**Short exercise:** Copy the records below verbatim, from the first line through the line containing "return node.outputs[0]", inclusive, and output nothing else.

**Available data:**

※ ※ ※

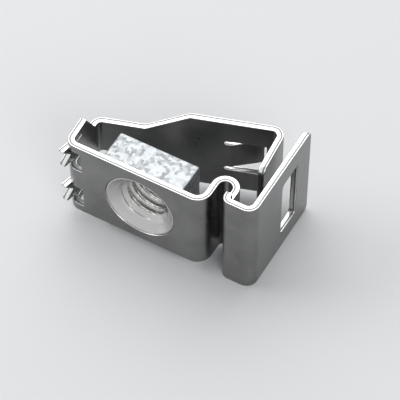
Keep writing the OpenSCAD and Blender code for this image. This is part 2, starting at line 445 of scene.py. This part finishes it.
@dataclass
class Nodes:
    """Adds and joins nodes in one node tree."""

    tree: bpy.types.NodeTree

    def add(self, kind: str, **values: object) -> bpy.types.Node:
        """Adds a node and sets its properties.

        Args:
            kind: The node's type name.
            values: Its properties.

        Returns:
            The new node.
        """
        node = self.tree.nodes.new(kind)
        for name, value in values.items():
            setattr(node, name, value)
        return node

    def join(self, source: object, target: object) -> None:
        """Links an output to an input, or sets the input's value.

        Args:
            source: An output socket, or a plain value.
            target: The input socket.
        """
        if isinstance(source, bpy.types.NodeSocket):
            self.tree.links.new(source, target)
        else:
            target.default_value = source

    def maths(self, operation: str, *inputs: object) -> bpy.types.NodeSocket:
        """Adds a Math node and returns its output.

        Args:
            operation: The node's operation.
            inputs: Output sockets or numbers, in order.

        Returns:
            The node's output.
        """
        node = self.add("ShaderNodeMath", operation=operation)
        for socket, value in zip(node.inputs, inputs):
            self.join(value, socket)
        return node.outputs[0]

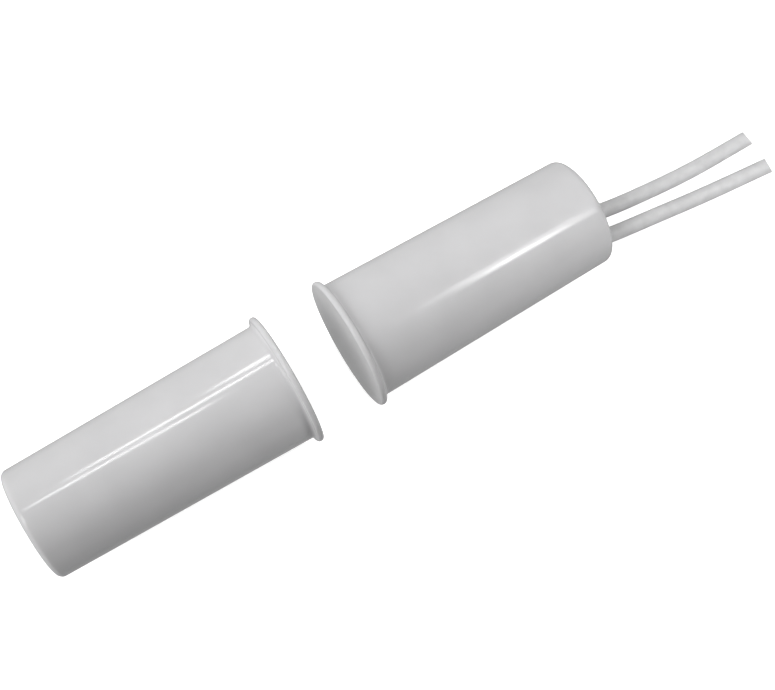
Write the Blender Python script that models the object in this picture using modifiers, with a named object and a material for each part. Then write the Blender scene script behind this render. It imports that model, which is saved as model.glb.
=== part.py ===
"""Recessed magnetic contact: a reed switch half and its magnet half on one axis.

Each half is a moulded cup with a closed, flanged face, filled from behind with cast resin.
World +X is the common axis, from the magnet half towards the switch half and its leads. The
origin lies on that axis in the plane where the switch half's flange seats on the frame.
"""
import math

import bmesh
import bpy
from mathutils import Matrix, Vector

# The moulded cup. Stations are measured along a half's own axis from its flat front face.
HALF_LENGTH = 0.0430
BARREL_FRONT_RADIUS = 0.00955
BARREL_REAR_RADIUS = 0.0088
WALL_FRONT = 0.0024
WALL_REAR = 0.0014
FACE_WALL = 0.0016
CAVITY_CORNER = 0.0006
MOUTH_CHAMFER = 0.0003
REAR_LIP_ROUND = 0.0010
FLANGE_OVERHANG = 0.00105
FLANGE_THICKNESS = 0.0010
FLANGE_FRONT_ROUND = 0.0004
FLANGE_BACK_ROUND = 0.0003
ROOT_FILLET = 0.00035

# The closed gap between the two front faces, as fitted.
AIR_GAP = 0.0100

# Clearances: between pieces that touch, and between the reed switch's own small pieces.
TOUCH_GAP = 0.0003
FINE_GAP = 0.0001

# The cast resin.
RESIN_RECESS = 0.0008
MENISCUS_RISE = 0.0004
MENISCUS_WIDTH = 0.0009

# The bar magnet.
MAGNET_RADIUS = 0.003175
MAGNET_LENGTH = 0.0254
MAGNET_CHAMFER = 0.0003

# The reed switch. Its folded lead crosses the axis in front of the glass.
FOLD_STANDOFF = 0.0020
FOLD_RADIUS = 0.0010
GLASS_STANDOFF = 0.0024
GLASS_RADIUS = 0.00115
GLASS_LENGTH = 0.0140
GLASS_WALL = 0.0003
GLASS_NECK_RADIUS = 0.0007
GLASS_NECK_LENGTH = 0.0010
GLASS_TIP_LENGTH = 0.0003
GLASS_SHOULDER = 0.0009
REED_LEAD_RADIUS = 0.0003
BLADE_HALF_WIDTH = 0.0006
BLADE_HALF_THICKNESS = 0.00011
BLADE_OVERLAP = 0.0011
CONTACT_GAP = 0.0001
FLAT_INSET = 0.0026
PRESS_LENGTH = 0.0010

# The soft sleeve round the glass.
SLEEVE_WALL = 0.0009
SLEEVE_OVERHANG = 0.0010

# The two soldered joints, their shrink sleeves and the leads.
JOINT_STANDOFF = 0.0050
JOINT_LENGTH = 0.0050
JOINT_RADIUS = 0.00085
LEAD_IN_JOINT = 0.00225
STRIP_LENGTH = 0.0020
SHRINK_WALL = 0.0003
SHRINK_NECK_LENGTH = 0.0010
SHRINK_FLARE_LENGTH = 0.0016
SHRINK_LEAD_IN = 0.0015
SHRINK_OVERLAP = 0.0030
CORE_RADIUS = 0.00032
LEAD_RADIUS = 0.00125
LEAD_PITCH = 0.0046
LEAD_STRAIGHT = 0.0020
LEAD_POINT_SPACING = 0.0045

# What follows from those sizes.
FLANGE_RADIUS = BARREL_FRONT_RADIUS + FLANGE_OVERHANG
CAVITY_FRONT_RADIUS = BARREL_FRONT_RADIUS - WALL_FRONT
CAVITY_REAR_RADIUS = BARREL_REAR_RADIUS - WALL_REAR
RESIN_FRONT = FACE_WALL + TOUCH_GAP
RESIN_REAR = HALF_LENGTH - RESIN_RECESS
FOLD_STATION = FACE_WALL + FOLD_STANDOFF
GLASS_FRONT = FOLD_STATION + FOLD_RADIUS + GLASS_STANDOFF
GLASS_REAR = GLASS_FRONT + GLASS_LENGTH
JOINT_FRONT = GLASS_REAR + JOINT_STANDOFF
JOINT_REAR = JOINT_FRONT + JOINT_LENGTH
REED_LEAD_END = JOINT_FRONT + LEAD_IN_JOINT
LEAD_START = JOINT_REAR + STRIP_LENGTH
SHRINK_FRONT = JOINT_FRONT - SHRINK_LEAD_IN
SHRINK_REAR = LEAD_START + SHRINK_OVERLAP

# Facets round each turned piece.
BODY_STEPS = 64
SMALL_STEPS = 24

TUBE_RESOLUTION = 2
WIRE_SIDES = 12
CORE_SIDES = 24
CORE_STRANDS = 6
CORE_LAY = 0.0060
WELD_DISTANCE = 0.00001


def clear_scene():
    """Remove whatever the scene opened with."""
    for obj in list(bpy.data.objects):
        bpy.data.objects.remove(obj, do_unlink=True)


def new_collection(name):
    collection = bpy.data.collections.new(name)
    bpy.context.scene.collection.children.link(collection)
    return collection


def new_material(name, colour, roughness, metallic=0.0):
    material = bpy.data.materials.new(name)
    material.use_nodes = True
    shader = material.node_tree.nodes["Principled BSDF"]
    shader.inputs["Base Color"].default_value = (*colour, 1.0)
    shader.inputs["Roughness"].default_value = roughness
    shader.inputs["Metallic"].default_value = metallic
    material.diffuse_color = (*colour, 1.0)
    return material


def place(obj, collection, half, material=None):
    """Put a piece in its collection, on its half's own frame, with its material."""
    collection.objects.link(obj)
    obj.parent = half
    if material is not None:
        obj.data.materials.append(material)
    return obj


def new_half(name, front_face_x, turn):
    """Frame of one half: local Z runs from its front face to its rear end."""
    half = bpy.data.objects.new(name, None)
    half.location = (front_face_x, 0.0, 0.0)
    half.rotation_euler = (0.0, turn, 0.0)
    PART.objects.link(half)
    return half


def arc(centre_r, centre_z, radius, start_deg, end_deg, segments):
    """Points of an arc in the profile plane, first and last included."""
    points = []
    for i in range(segments + 1):
        angle = math.radians(start_deg + (end_deg - start_deg) * i / segments)
        points.append((centre_r + radius * math.cos(angle), centre_z + radius * math.sin(angle)))
    return points


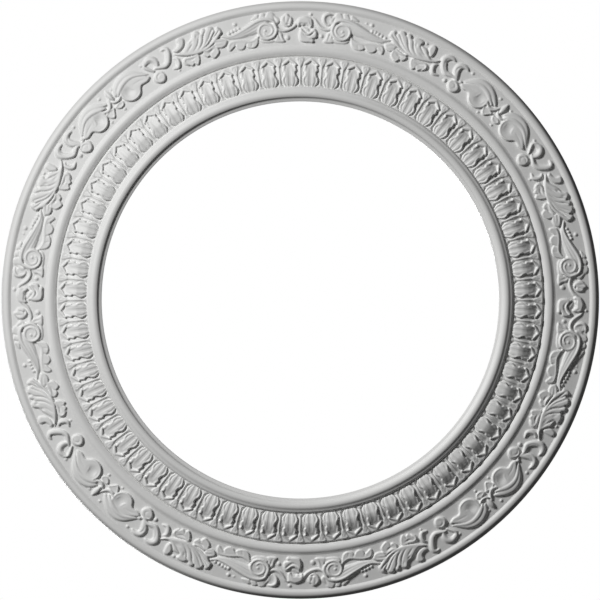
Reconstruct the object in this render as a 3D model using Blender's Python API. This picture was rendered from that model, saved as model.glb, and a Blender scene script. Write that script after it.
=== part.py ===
"""Ceiling rose: a ring cast in one piece, its flat back on z = 0 and its carved face looking down.

From the opening outwards the face has a plain bead, a band of leaves and darts, a second bead,
a frieze of acanthus scrolls and a rounded rim. All sizes are in metres; a height on the face is
its stand, the distance down from the ceiling plane.
"""
from math import cos, hypot, pi, radians, sin

import bmesh
import bpy
from mathutils import Matrix, Vector

# Widths of the bands, from the opening outwards
OPENING_RADIUS = 0.1695
OPENING_BEAD_WIDTH = 0.0131
LEAF_BAND_WIDTH = 0.0260
MIDDLE_BEAD_WIDTH = 0.0097
FRIEZE_WIDTH = 0.0283
RIM_WIDTH = 0.0084

# Stands of the face below the ceiling
OPENING_EDGE_STAND = 0.0262
OPENING_BEAD_STAND = 0.0310
LEAF_GROUND_INNER_STAND = 0.0254
LEAF_GROUND_OUTER_STAND = 0.0152
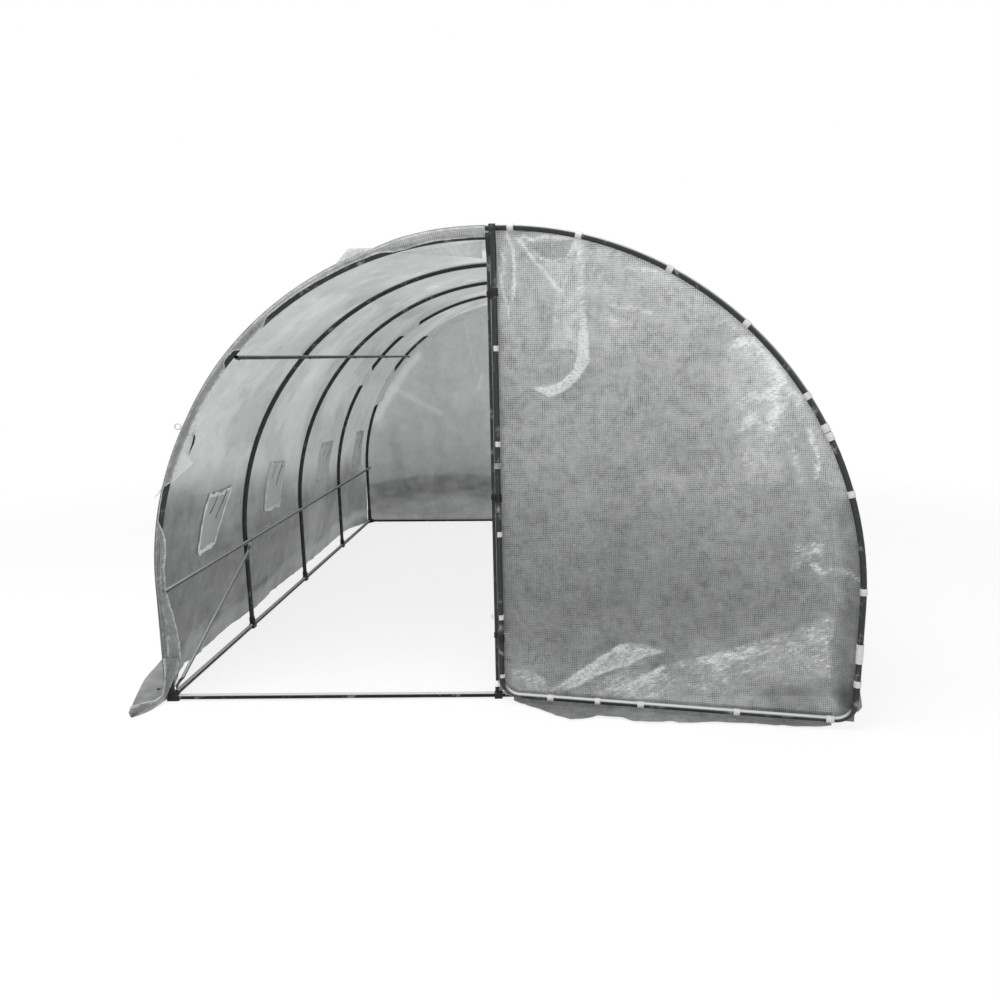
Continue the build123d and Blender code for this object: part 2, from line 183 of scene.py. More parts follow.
def woven_film(name, clear, threads=0.75, film="#cdcfce", soiled_and_shaded="#4a4c4b", creased_and_glint="#f4f5f5", gloss=0.34,
               flecks=0.15, shattered=0.85, glow=0.5):
    """Polyethylene film laminated over a woven scrim. The scrim's threads show as a fine square grid in a
    milky sheet that lets light through. A darkening attribute greys it, mostly near the ground, partly as
    dust and partly as painted shade. A whitening attribute turns it white where it is creased, and in some
    crumpled patches as a painted highlight. flecks is how much fine white crazing shows where the film isn't
    creased, and shattered how white the shards in a crease are. glow is the share of its light that comes
    through from behind."""
    made, tree = material(name)
    cut = node(tree, "ShaderNodeUVMap", {"uv_map": "cut"})
    place = node(tree, "ShaderNodeTexCoord")
    across = node(tree, "ShaderNodeSeparateXYZ", links={"Vector": cut})
    lines = []
    for axis, stretch in (("X", (38.0, 24.0, 1.0)), ("Y", (24.0, 38.0, 2.0))):
        near = node(tree, "ShaderNodeMath", {"operation": "PINGPONG", 1: GRID_PITCH / 2}, {0: (across, axis)})
        line = node(tree, "ShaderNodeMapRange", {
            "interpolation_type": "SMOOTHSTEP", "From Min": THREAD_W * 0.25, "From Max": THREAD_W,
            "To Min": 1.0, "To Max": 0.0}, {"Value": near})
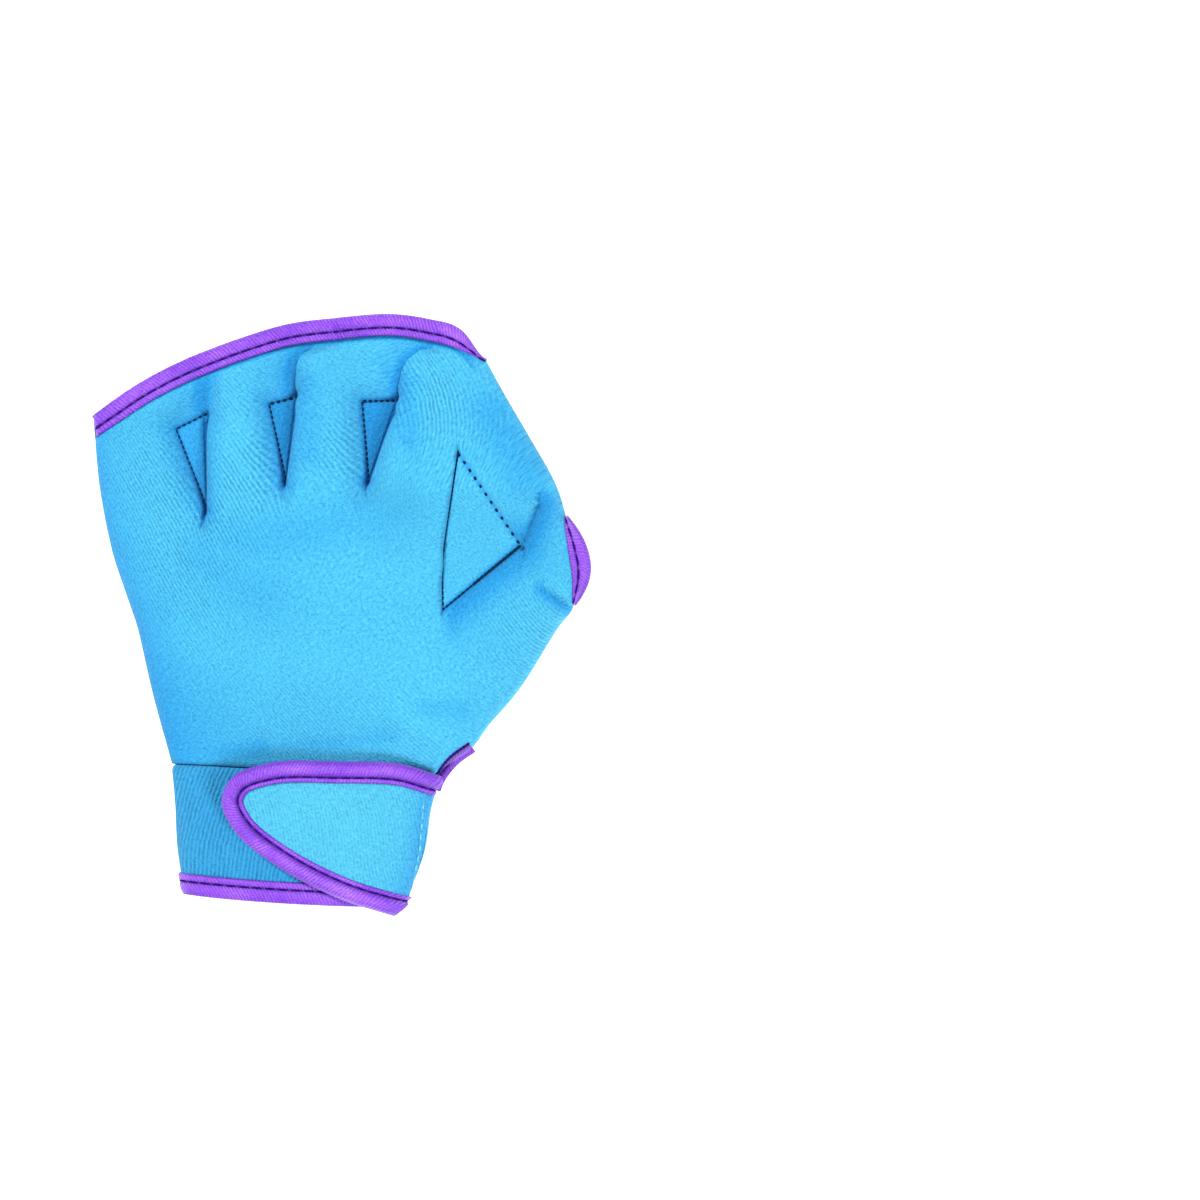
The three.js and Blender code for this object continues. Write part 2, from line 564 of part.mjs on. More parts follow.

※ ※ ※

**Answer in full:**
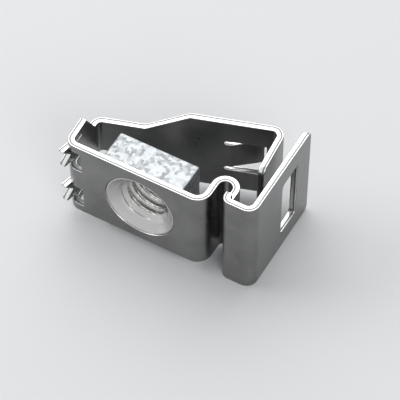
Keep writing the OpenSCAD and Blender code for this image. This is part 2, starting at line 445 of scene.py. This part finishes it.
@dataclass
class Nodes:
    """Adds and joins nodes in one node tree."""

    tree: bpy.types.NodeTree

    def add(self, kind: str, **values: object) -> bpy.types.Node:
        """Adds a node and sets its properties.

        Args:
            kind: The node's type name.
            values: Its properties.

        Returns:
            The new node.
        """
        node = self.tree.nodes.new(kind)
        for name, value in values.items():
            setattr(node, name, value)
        return node

    def join(self, source: object, target: object) -> None:
        """Links an output to an input, or sets the input's value.

        Args:
            source: An output socket, or a plain value.
            target: The input socket.
        """
        if isinstance(source, bpy.types.NodeSocket):
            self.tree.links.new(source, target)
        else:
            target.default_value = source

    def maths(self, operation: str, *inputs: object) -> bpy.types.NodeSocket:
        """Adds a Math node and returns its output.

        Args:
            operation: The node's operation.
            inputs: Output sockets or numbers, in order.

        Returns:
            The node's output.
        """
        node = self.add("ShaderNodeMath", operation=operation)
        for socket, value in zip(node.inputs, inputs):
            self.join(value, socket)
        return node.outputs[0]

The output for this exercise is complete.